Scenario 2: Modeling LEG at the post-cut floor distribution
The calculator on this page can model a forward income projection for Leggett & Platt using the post-cut $0.05/quarter distribution as the base, recognizing that the current dividend is a deleveraging-floor amount rather than a growth-targeted distribution. The framing is: $50,000 starting capital, plus $500 per month added on a regular cadence for 20 years, with DRIP on. Use the post-cut $0.05/quarter rate as the dividend input — overriding any displayed trailing-twelve-month figure that may still reflect pre-cut distributions — and use a near-zero dividend growth assumption to model the floor amount honestly.
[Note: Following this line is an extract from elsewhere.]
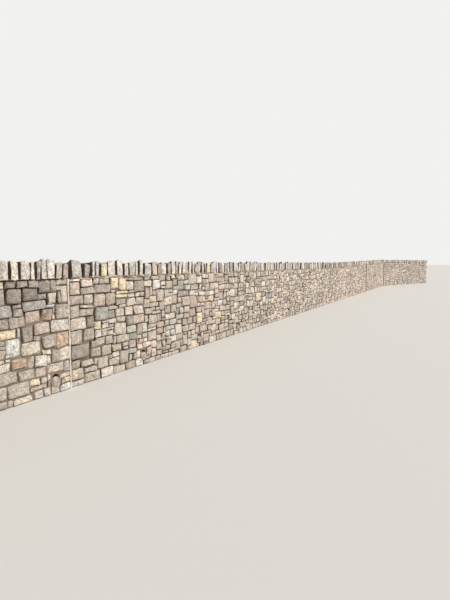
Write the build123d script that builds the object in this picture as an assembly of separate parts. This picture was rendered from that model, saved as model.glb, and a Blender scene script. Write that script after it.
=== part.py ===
"""A stone-faced retaining wall from ground level up, at real size, in millimetres.

Six bays stand end to end, and the last one turns towards the face side. Each bay is a
reinforced concrete stem with a leaf of rubble stone built against it, under a coping of
stones set on edge in mortar. Weep pipes drain the soil side through stem and leaf. A
compressible board and a sealant bead close each movement joint below the coping.

Frame: +X runs along the straight wall from its left end, -Y is the stone face and +Z is
up. The origin is on the underside, in the middle of the thickness, half-way along the
straight run. In a bay's own frame u runs along the bay from its first joint, v runs from
face to back with 0 in the middle of the thickness, and z is up.
"""
import math
import os
import random

from build123d import *

# Bays and plan
BAY_COUNT = 6
BAY_LENGTH = 6650
BENT_BAY = 6
BEND_ANGLE = 20

# Wall section
WALL_HEIGHT = 1285
FACING_THICKNESS = 175
STEM_THICKNESS = 275
RETURN_THICKNESS = 175

# Climb of the top in each climbing bay, which follows the ground behind
CLIMB_FIRST_BAY = 4
CLIMB_LAST_BAY = 5
CLIMB_HEIGHT = 100

# Movement joints
JOINT_WIDTH = 25
SEALANT_DEPTH = 15
SEALANT_RECESS = 5

# Weep pipes
WEEP_DIAMETER = 110
WEEP_WALL = 3.2
WEEP_HEIGHT = 170
WEEP_PITCH = 1600
WEEP_FIRST = 1631
WEEP_JOINT_CLEAR = 200
WEEP_MOUTH_RECESS = 10
WEEP_FIT = 0.3
WEEP_SIDES = 16

# Coping stones on edge
COPING_HEIGHT = 190
COPING_HEIGHT_SPREAD = 26
COPING_TOP_OFFSET = 11
COPING_STONE_WIDTH = 99
COPING_WIDTH_SPREAD = 44
COPING_WIDTH_MODE = -0.3
COPING_LEAN = 7
COPING_STONE_GAP = 20
COPING_OVERHANG = 20
COPING_FACE_SPREAD = 8
COPING_JOINT_GAP = 50
COPING_END_OVERHANG = 25
COPING_SEED = 41

# Stones measured on each side of one joint, from left to right: each stone's pitch, and how
# far the left and right corners of its top stand off the usual height
MEASURED_JOINT = 1
STONES_BEFORE_JOINT = [
    (115, 8, -13), (120, 4, -12), (130, -2, -2), (70, -12, -12), (60, -1, 4),
    (90, 31, 21), (105, 32, 16), (105, -39, -5), (75, -39, -28),
]
STONES_AFTER_JOINT = [
    (195, 30, 13), (110, -14, -46), (90, 8, 3), (90, 9, 5), (140, -22, -22), (160, 16, 26),
    (135, 30, 18), (110, -22, -22), (135, -8, 6), (95, 13, 13), (120, 34, 35), (175, -7, -43),
    (140, 0, 8), (95, -36, -21), (150, 4, -36), (115, -24, -24), (115, 18, 18),
]

# Mortar that holds the coping
BED_THICKNESS = 12
MORTAR_RECESS = 24
MORTAR_TOP_DROP = 62

THICKNESS = FACING_THICKNESS + STEM_THICKNESS
FACE = -THICKNESS / 2
BACK = THICKNESS / 2
LEAF_BACK = FACE + FACING_THICKNESS
STRAIGHT_RUN = (BENT_BAY - 1) * BAY_LENGTH
CUT_REACH = 4 * THICKNESS


class Bay:
    """One length of wall between two joints, in its own frame."""

    def __init__(self, number):
        self.number = number
        self.is_first = number == 1
        self.is_last = number == BAY_COUNT
        self.start_skew = math.tan(math.radians(BEND_ANGLE / 2)) if number == BENT_BAY else 0
        self.end_skew = math.tan(math.radians(BEND_ANGLE / 2)) if number == BENT_BAY - 1 else 0
        self.rise = climb_at(number - 1)
        self.slope = (climb_at(number) - self.rise) / BAY_LENGTH

    def place(self):
        """The bay's position and heading in the wall's frame."""
        bays_past_bend = self.number - BENT_BAY
        if bays_past_bend < 0:
            return Location(((self.number - 1) * BAY_LENGTH - STRAIGHT_RUN / 2, 0, 0))
        heading = -math.radians(BEND_ANGLE)
        beyond = bays_past_bend * BAY_LENGTH
        corner = (STRAIGHT_RUN / 2 + beyond * math.cos(heading), beyond * math.sin(heading), 0)
        return Location(corner, (0, 0, -BEND_ANGLE))

    def start(self, v, gap, inset=0):
        """Where the bay begins at depth v, half a gap from the joint's middle plane."""
        if self.is_first:
            return inset
        return gap / 2 * math.hypot(1, self.start_skew) - v * self.start_skew

    def end(self, v, gap, inset=0):
        """Where the bay ends at depth v, half a gap from the joint's middle plane."""
        if self.is_last:
            return BAY_LENGTH - inset
        return BAY_LENGTH - gap / 2 * math.hypot(1, self.end_skew) + v * self.end_skew

    def top(self, u):
        """Height of the masonry under the coping at u."""
        return WALL_HEIGHT + self.rise + self.slope * u

    def top_plane(self):
        """The plane of the masonry's top."""
        return Plane(origin=(0, 0, self.top(0)), z_dir=(-self.slope, 0, 1))


def climb_at(joint):
    """Rise of the top at a joint, counted from the wall's left end as joint 0."""
    climbing = min(max(joint - CLIMB_FIRST_BAY + 1, 0), CLIMB_LAST_BAY - CLIMB_FIRST_BAY + 1)
    return climbing * CLIMB_HEIGHT


def upright_block(bay, plan_points):
    """A block on the given plan, cut off along the top of the masonry."""
    block = extrude(make_face(Polyline(*plan_points, close=True)), WALL_HEIGHT + bay.rise + CUT_REACH)
    return split(block, bisect_by=bay.top_plane(), keep=Keep.BOTTOM)


def leaf(bay, front, back, start_inset=0, end_inset=0):
    """One leaf of the wall's thickness over the bay's length."""
    return upright_block(bay, [
        (bay.start(front, JOINT_WIDTH, start_inset), front),
        (bay.end(front, JOINT_WIDTH, end_inset), front),
        (bay.end(back, JOINT_WIDTH, end_inset), back),
        (bay.start(back, JOINT_WIDTH, start_inset), back),
    ])


def weep_places(bay):
    """Distances along the bay of its weep pipes, at one pitch along the whole wall."""
    bay_start = (bay.number - 1) * BAY_LENGTH
    count = int((BAY_COUNT * BAY_LENGTH - WEEP_FIRST) / WEEP_PITCH) + 1
    runs = [WEEP_FIRST + WEEP_PITCH * i - bay_start for i in range(count)]
    return [u for u in runs if WEEP_JOINT_CLEAR <= u <= BAY_LENGTH - WEEP_JOINT_CLEAR]


def cross_rod(u, front, back, radius):
    """A rod across the wall at the weep pipes' height, with flats enough to pass for round."""
    axis = Plane(origin=(u, front, WEEP_HEIGHT), x_dir=(1, 0, 0), z_dir=(0, 1, 0))
    return axis * extrude(RegularPolygon(radius, WEEP_SIDES), back - front)


def pierced(bay, block, front, back):
    """The block with a hole for each weep pipe of the bay."""
    radius = WEEP_DIAMETER / 2 + WEEP_FIT
    return block - [cross_rod(u, front, back, radius) for u in weep_places(bay)]


def backing_wall(bay):
    """The reinforced concrete stem, short of a stone return at a free end of the wall."""
    stem = leaf(bay, LEAF_BACK, BACK, RETURN_THICKNESS, RETURN_THICKNESS)
    return pierced(bay, stem, LEAF_BACK, BACK)


def stone_facing(bay):
    """The leaf of rubble stone, solid against the stem."""
    return pierced(bay, leaf(bay, FACE, LEAF_BACK), FACE, LEAF_BACK)


def weep_pipes(bay):
    """Open pipes through stem and leaf, cut off just inside the stone face."""
    front = FACE + WEEP_MOUTH_RECESS
    bore = WEEP_DIAMETER / 2 - WEEP_WALL
    return [
        cross_rod(u, front, BACK, WEEP_DIAMETER / 2) - cross_rod(u, front, BACK, bore)
        for u in weep_places(bay)
    ]


def joint_strip(bay, front, back):
    """What fills the joint at the end of the bay between two depths."""
    return upright_block(bay, [
        (bay.end(front, JOINT_WIDTH), front),
        (bay.end(front, -JOINT_WIDTH), front),
        (bay.end(back, -JOINT_WIDTH), back),
        (bay.end(back, JOINT_WIDTH), back),
    ])


def joint_sealant(bay):
    """The sealant bead, a little behind the stone face."""
    front = FACE + SEALANT_RECESS
    return joint_strip(bay, front, front + SEALANT_DEPTH)


def joint_filler(bay):
    """The compressible board behind the sealant, to the back of the stem."""
    return joint_strip(bay, FACE + SEALANT_RECESS + SEALANT_DEPTH, BACK)


def end_return(bay, start, end):
    """A stone leaf that closes the end of the stem."""
    return upright_block(bay, [(start, LEAF_BACK), (end, LEAF_BACK), (end, BACK), (start, BACK)])


def upright_slice(bay, base, tip, foot, heights, front, back):
    """A four-sided profile in the wall's elevation, carried from front to back."""
    feet = [bay.top(u) + foot for u in base]
    profile = Polyline(
        (base[0], front, feet[0]),
        (base[1], front, feet[1]),
        (tip[1], front, feet[1] + heights[1]),
        (tip[0], front, feet[0] + heights[0]),
        close=True,
    )
    return extrude(make_face(profile), amount=back - front, dir=(0, 1, 0))


def random_stones(length, dice):
    """Stones of random width and top that fill a length of coping exactly."""
    stones = []
    filled = 0
    while filled < length:
        width = COPING_STONE_WIDTH + COPING_WIDTH_SPREAD * dice.triangular(-1, 1, COPING_WIDTH_MODE)
        pitch = width + COPING_STONE_GAP
        lift = dice.uniform(-1, 1) * COPING_HEIGHT_SPREAD
        slant = dice.uniform(-1, 1) * COPING_TOP_OFFSET
        stones.append((pitch, lift - slant, lift + slant))
        filled += pitch
    return [(pitch * length / filled, left, right) for pitch, left, right in stones]


def coping_row(bay, length, reach, dice):
    """The bay's stones in order. A stone that a skewed joint cuts is wider by the skew."""
    usual = COPING_STONE_WIDTH + COPING_STONE_GAP
    lead = [(usual + 2 * reach * bay.start_skew, 0, 0)]
    tail = [(usual + 2 * reach * bay.end_skew, 0, 0)]
    if bay.number == MEASURED_JOINT:
        tail = STONES_BEFORE_JOINT
    if bay.number == MEASURED_JOINT + 1:
        lead = STONES_AFTER_JOINT
    placed = sum(pitch for pitch, _, _ in lead + tail)
    return lead + random_stones(length - placed, dice) + tail


def coping(bay):
    """The bay's coping: stones on edge, fused with the mortar that beds and backs them."""
    dice = random.Random(COPING_SEED + bay.number)
    front, back = FACE - COPING_OVERHANG, BACK + COPING_OVERHANG
    reach = back + COPING_FACE_SPREAD
    start = min(bay.start(v, COPING_JOINT_GAP, -COPING_END_OVERHANG) for v in (-reach, reach))
    end = max(bay.end(v, COPING_JOINT_GAP, -COPING_END_OVERHANG) for v in (-reach, reach))
    row = coping_row(bay, end - start, reach, dice)

    stones = []
    line, lean = start, 0
    for i, (pitch, left_lift, right_lift) in enumerate(row):
        is_last = i == len(row) - 1
        left = line + (COPING_STONE_GAP / 2 if i > 0 else 0)
        right = line + pitch - (0 if is_last else COPING_STONE_GAP / 2)
        next_lean = 0 if is_last else dice.uniform(-COPING_LEAN, COPING_LEAN)
        face = front + dice.uniform(-1, 1) * COPING_FACE_SPREAD
        tip = (left + lean, right + next_lean)
        heights = (COPING_HEIGHT + left_lift, COPING_HEIGHT + right_lift)
        stones.append(upright_slice(bay, (left, right), tip, BED_THICKNESS, heights, face, back))
        line, lean = line + pitch, next_lean

    ends = (start + MORTAR_RECESS, end - MORTAR_RECESS)
    mortar_top = BED_THICKNESS + COPING_HEIGHT - MORTAR_TOP_DROP
    mortar = upright_slice(bay, ends, ends, 0, (mortar_top, mortar_top), front + MORTAR_RECESS, back)
    return mitred(bay, mortar + stones)


def mitred(bay, run):
    """The coping run, cut back to the skewed joint planes at a bend."""
    half_turn = math.radians(BEND_ANGLE / 2)
    across, along = math.cos(half_turn), math.sin(half_turn)
    if bay.start_skew:
        joint = Plane(origin=(bay.start(0, COPING_JOINT_GAP), 0, 0), z_dir=(across, along, 0))
        run = split(run, bisect_by=joint, keep=Keep.TOP)
    if bay.end_skew:
        joint = Plane(origin=(bay.end(0, COPING_JOINT_GAP), 0, 0), z_dir=(across, -along, 0))
        run = split(run, bisect_by=joint, keep=Keep.BOTTOM)
    return run


def write(name, bay, shapes):
    """Place a bay's piece in the wall's frame and write it as one node."""
    solids = [solid for shape in shapes for solid in shape.solids()]
    placed = [solid.moved(bay.place()) for solid in solids]
    export_step(placed[0] if len(placed) == 1 else Compound(placed), f"parts/{name}.step")


def main():
    """Write every piece of every bay."""
    os.makedirs("parts", exist_ok=True)
    for number in range(1, BAY_COUNT + 1):
        bay = Bay(number)
        write(f"backing_wall_{number}", bay, [backing_wall(bay)])
        write(f"stone_facing_{number}", bay, [stone_facing(bay)])
        write(f"coping_{number}", bay, [coping(bay)])
        write(f"weep_pipes_{number}", bay, weep_pipes(bay))
        if not bay.is_last:
            write(f"joint_sealant_{number}", bay, [joint_sealant(bay)])
            write(f"joint_filler_{number}", bay, [joint_filler(bay)])
    left, right = Bay(1), Bay(BAY_COUNT)
    write("end_return_left", left, [end_return(left, 0, RETURN_THICKNESS)])
    right_start = BAY_LENGTH - RETURN_THICKNESS
    write("end_return_right", right, [end_return(right, right_start, BAY_LENGTH)])


main()
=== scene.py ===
# %% [markdown]
# A stone-faced retaining wall. On the real one, six bays of concrete wall stand end to end,
# each with a leaf of squared rubble stone built against its face and a coping of stones set on
# edge in mortar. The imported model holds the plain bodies. These cells lay the single stones,
# the mortar, the pipes and the joint beads in front of it, and give every surface its finish.

import math
import random
from collections import namedtuple

import bpy
import numpy as np
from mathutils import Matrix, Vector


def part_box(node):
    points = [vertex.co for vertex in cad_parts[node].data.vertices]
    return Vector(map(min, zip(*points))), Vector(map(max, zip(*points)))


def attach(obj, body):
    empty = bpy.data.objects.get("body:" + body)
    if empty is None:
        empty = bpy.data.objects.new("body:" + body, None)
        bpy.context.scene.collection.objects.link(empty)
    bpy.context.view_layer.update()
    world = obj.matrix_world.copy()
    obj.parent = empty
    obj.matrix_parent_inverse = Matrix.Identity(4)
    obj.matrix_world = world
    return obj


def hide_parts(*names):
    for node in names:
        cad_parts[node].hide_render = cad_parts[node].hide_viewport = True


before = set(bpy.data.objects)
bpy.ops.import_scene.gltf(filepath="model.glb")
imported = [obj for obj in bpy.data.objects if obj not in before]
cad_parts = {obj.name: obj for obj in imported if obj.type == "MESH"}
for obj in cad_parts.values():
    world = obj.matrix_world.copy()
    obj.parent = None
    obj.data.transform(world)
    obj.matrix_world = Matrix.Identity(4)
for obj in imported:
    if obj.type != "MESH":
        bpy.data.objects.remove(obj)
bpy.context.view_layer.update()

# %% [markdown]
# The camera comes first. It stands in front of the first bay at a person's eye height and looks
# along the stone face. Its place was worked out from the height of the wall, the pitch of the
# weep holes and the bend, so nothing has to be moved once the stones are there.

# %% The camera
CAMERA_PLACE = (-13.709, -4.146, 1.462)
CAMERA_YAW = math.radians(63.0)
CAMERA_DIP = math.radians(4.73)
LENS_MM = 26.65
SENSOR_MM = 36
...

Modeling LEG with a high pre-cut historical growth rate would overstate the projected income line by a structurally meaningful margin.
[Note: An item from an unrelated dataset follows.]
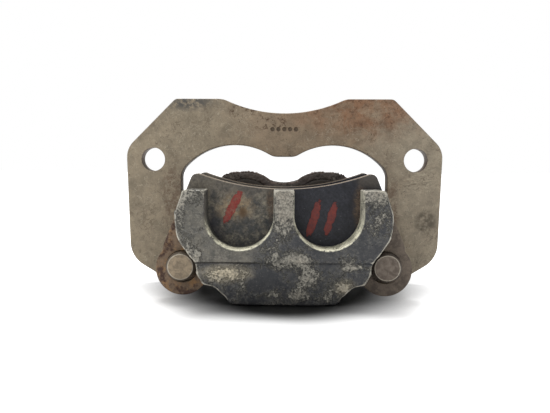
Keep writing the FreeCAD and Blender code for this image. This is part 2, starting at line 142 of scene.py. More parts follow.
class Shader:
    """A material under construction. Each call adds nodes and returns the socket to use next.

    Sizes are in millimetres. Colours are linear (r, g, b). colour is the surface's colour so far.
    """

    def __init__(self, name):
        self.material = bpy.data.materials.new(name)
        self.material.use_nodes = True
        self.tree = self.material.node_tree
        self.tree.nodes.clear()
        output = self.add("OutputMaterial")
        self.surface = self.add("BsdfPrincipled")
        self.tree.links.new(self.surface.outputs[0], output.inputs[0])
        coordinates = self.add("TexCoord")
        self.place = self.vector("SCALE", coordinates.outputs["Object"], scale=1 / MM)
        self.facing = coordinates.outputs["Normal"]
        self.normal = None
        self.colour = None
        self.wander = self.noise(5, detail=4, rough=0.6, shift=31)

    def add(self, kind):
        return self.tree.nodes.new("ShaderNode" + kind)

    def put(self, socket, value):
        if isinstance(value, bpy.types.NodeSocket):
            self.tree.links.new(value, socket)
        elif isinstance(value, (tuple, list)) and len(value) == 3 and socket.type == "RGBA":
            socket.default_value = (*value, 1)
        else:
            socket.default_value = value

    def vector(self, operation, a, b=None, scale=None):
        node = self.add("VectorMath")
        node.operation = operation
        self.put(node.inputs[0], a)
        if b is not None:
            self.put(node.inputs[1], b)
        if scale is not None:
            self.put(node.inputs["Scale"], scale)
        return node.outputs["Value" if operation in ("LENGTH", "DOT_PRODUCT") else "Vector"]

    def sum(self, operation, a, b=0):
        node = self.add("Math")
        node.operation = operation
        self.put(node.inputs[0], a)
        self.put(node.inputs[1], b)
        return node.outputs[0]

    def chain(self, operation, values):
        total = values[0]
        for value in values[1:]:
            total = self.sum(operation, total, value)
        return total

    def times(self, *values):
        return self.chain("MULTIPLY", values)

    def plus(self, *values):
        return self.chain("ADD", values)

    def most(self, *values):
        return self.chain("MAXIMUM", values)

    def less(self, value):
        """One minus value."""
        return self.sum("SUBTRACT", 1, value)

    def step(self, value, low, high):
        """Rises smoothly from 0 at low to 1 at high."""
        node = self.add("MapRange")
        node.interpolation_type = "SMOOTHSTEP"
        self.put(node.inputs["Value"], value)
        self.put(node.inputs["From Min"], low)
        self.put(node.inputs["From Max"], high)
        return node.outputs[0]

    def fall(self, value, low, high):
        """Falls smoothly from 1 at low to 0 at high."""
        return self.less(self.step(value, low, high))

    def swing(self, value, reach):
        """Maps 0..1 to a swing of reach about zero."""
        return self.times(self.plus(value, -0.5), reach)

    def range(self, value, low, high):
        """Maps 0..1 to low..high."""
        return self.plus(self.times(value, high - low), low)

    def noise(self, size, detail=3, rough=0.55, warp=0, stretch=(1, 1, 1), shift=0):
        """Fractal noise from 0 to 1, with features about size mm across."""
        node = self.add("TexNoise")
        spot = self.vector("MULTIPLY", self.place, tuple(stretch))
        self.put(node.inputs["Vector"], self.vector("ADD", spot, (shift, 2 * shift, 3 * shift)))
        values = {"Scale": 1 / size, "Detail": detail, "Roughness": rough, "Distortion": warp}
        for name, value in values.items():
            node.inputs[name].default_value = value
        return node.outputs["Fac"]

    def cells(self, size, feature="F1", warp=0):
        node = self.add("TexVoronoi")
        node.feature = feature
        spot = self.place
        if warp:
            wander = self.add("TexNoise")
            self.put(wander.inputs["Vector"], self.place)
            wander.inputs["Scale"].default_value = 1 / size
            offset = self.vector("SCALE", wander.outputs["Color"], scale=warp * size)
            spot = self.vector("ADD", self.place, offset)
        self.put(node.inputs["Vector"], spot)
        node.inputs["Scale"].default_value = 1 / size
        return node.outputs["Distance"]

    def ring(self, size, warp):
        """Thin curly loops, about size mm across."""
        away = self.sum("ABSOLUTE", self.plus(self.cells(size, warp=warp), -0.42))
        return self.fall(away, 0.04, 0.15)

    def lines(self, size, width, shift, stretch=(1, 1, 1)):
        """Thin wandering lines: hairline scratches and stain edges."""
        field = self.noise(size, rough=0.6, warp=0.4, stretch=stretch, shift=shift)
        return self.fall(self.sum("ABSOLUTE", self.plus(field, -0.5)), 0, width)

    def mix(self, share, a, b):
        node = self.add("Mix")
        node.data_type = "RGBA"
        self.put(node.inputs[0], share)
        self.put(node.inputs[6], a)
        self.put(node.inputs[7], b)
        return node.outputs[2]

    def blend(self, share, a, b):
        """A number between a and b."""
        return self.plus(a, self.times(share, self.sum("SUBTRACT", b, a)))

    def over(self, colour, tint, *shares):
        """Lays tint over colour, as strongly as the shares multiplied together."""
        return self.mix(self.times(*shares), colour, tint)

    def lay(self, tint, *shares):
        """Lays tint over the surface's colour so far."""
        self.colour = self.over(self.colour, tint, *shares)

    def shade(self, colour, amount):
        """Multiplies a colour by a number."""
        return self.vector("SCALE", colour, scale=amount)

    def vary(self, colour, field, low, high):
        """Multiplies a colour by low where field is 0 and by high where it is 1."""
        return self.shade(colour, self.range(field, low, high))

    def axis(self, i, source=None):
        node = self.add("SeparateXYZ")
        self.put(node.inputs[0], source or self.place)
        return node.outputs[i]

    def spot(self, centre, radii, soft=0.6):
        """1 near centre, falling to 0 at the ellipsoid's surface. A radius of None is endless."""
        reach = tuple(0 if r is None else 1 / r for r in radii)
        away = self.vector("MULTIPLY", self.vector("SUBTRACT", self.place, tuple(centre)), reach)
        away = self.plus(self.vector("LENGTH", away), self.swing(self.wander, 0.5))
        return self.fall(away, 1 - soft, 1)

    def stroke(self, centre, angle, length, width, ragged):
        """A brush mark in the XZ plane, leaning by angle in degrees from +Z towards +X."""
        moved = self.vector("SUBTRACT", self.place, (centre[0], 0, centre[1]))
        lean = math.radians(angle)
        along = self.vector("DOT_PRODUCT", moved, (math.sin(lean), 0, math.cos(lean)))
        across = self.vector("DOT_PRODUCT", moved, (math.cos(lean), 0, -math.sin(lean)))
        u = self.sum("DIVIDE", self.sum("ABSOLUTE", along), length / 2)
        v = self.sum("DIVIDE", self.sum("ABSOLUTE", across), width / 2)
        away = self.plus(self.sum("POWER", u, 4), self.sum("POWER", v, 2.5), ragged)
        return self.fall(away, 0.85, 1.1)

    def pin_distance(self):
        """How far the surface is from the nearer guide pin's axis, in mm."""
        x = self.plus(self.sum("ABSOLUTE", self.axis(0)), -PIN["right"].x)
        z = self.plus(self.axis(2), -PIN["right"].z)
        return self.sum("SQRT", self.plus(self.times(x, x), self.times(z, z)))

    def attribute(self, name):
        node = self.add("Attribute")
        node.attribute_name = name
        return node.outputs["Fac"]

    def edges(self, radius):
        """How near a sharp edge the surface is, from 0 to about 1."""
        node = self.add("Bevel")
        node.samples = 6
        node.inputs["Radius"].default_value = radius * MM
        plain = self.add("NewGeometry").outputs["Normal"]
        agree = self.vector("DOT_PRODUCT", node.outputs[0], plain)
        return self.step(self.less(agree), 0.01, 0.25)

    def bump(self, height, depth):
        """Adds relief: height 0..1 stands for depth millimetres."""
        node = self.add("Bump")
        node.inputs["Distance"].default_value = depth * MM
        node.inputs["Strength"].default_value = 1
        self.put(node.inputs["Height"], height)
        if self.normal is not None:
            self.put(node.inputs["Normal"], self.normal)
        self.normal = node.outputs[0]

    def finish(self, rough, metal=0, shine=0.5):
        values = {"Base Color": self.colour, "Roughness": rough}
        values.update({"Metallic": metal, "Specular IOR Level": shine})
        if self.normal is not None:
            values["Normal"] = self.normal
        for name, value in values.items():
            self.put(self.surface.inputs[name], value)
        return self.material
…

The mechanics under the post-cut framing: each month, the new $500 buys additional shares at the current price (which adds to share count and therefore to future dividends if and when Leggett & Platt restarts growth on the distribution); each quarter, the small dividend received from all accumulated shares is reinvested. Because the post-cut yield against the post-cut share price is modest (in the low-to-mid single-digit range), the DRIP component contributes a smaller share of share-count growth than at higher-yield names. The question that determines the income outcome over a 20-year window is whether Leggett & Platt eventually restarts a growth cadence on the dividend from the post-cut base — a possibility that depends on the trajectory of bedding demand, the pace of debt reduction, and the broader operating recovery.
What's worth focusing on in the calculator is that the projection is entirely sensitive to assumptions about future restart-of-growth events that have no current empirical anchor. There is no published policy on dividend-growth restoration from the post-cut floor, no committed timeline, and no formula that maps deleveraging progress to a future dividend-growth event. The honest reading is that the calculator output for LEG today is best understood as a floor-distribution projection rather than as a continuation of the pre-2024 King-tier dividend trajectory. LEG should not be treated as a current Dividend King income holding regardless of how the numerical output appears, and yield-screening services that flag LEG based on outdated streak data should be cross-checked against the post-May-2024 distribution reality. Real outcomes depend on Leggett & Platt's free-cash-flow generation across the bedding-and-furniture demand recovery, the pace of debt reduction, automotive-seating-component segment performance, tax treatment in your specific account, and the broader path of US equity markets. Educational only; not a forecast.
Sources & methodology
Dividend history and price data come from Polygon.io's reference and aggregates endpoints. Forward yield is computed as the sum of the most recent four cash distributions divided by the previous-close share price. The dividend growth rate shown on this page is the compound annual growth rate of total annual distributions across the available history in this snapshot.
Last updated: 2026-05-15.
Information here is for educational purposes only and does not constitute investment advice. Past dividend history does not guarantee future payments. Verify all figures with the issuer or a registered financial advisor before making investment decisions.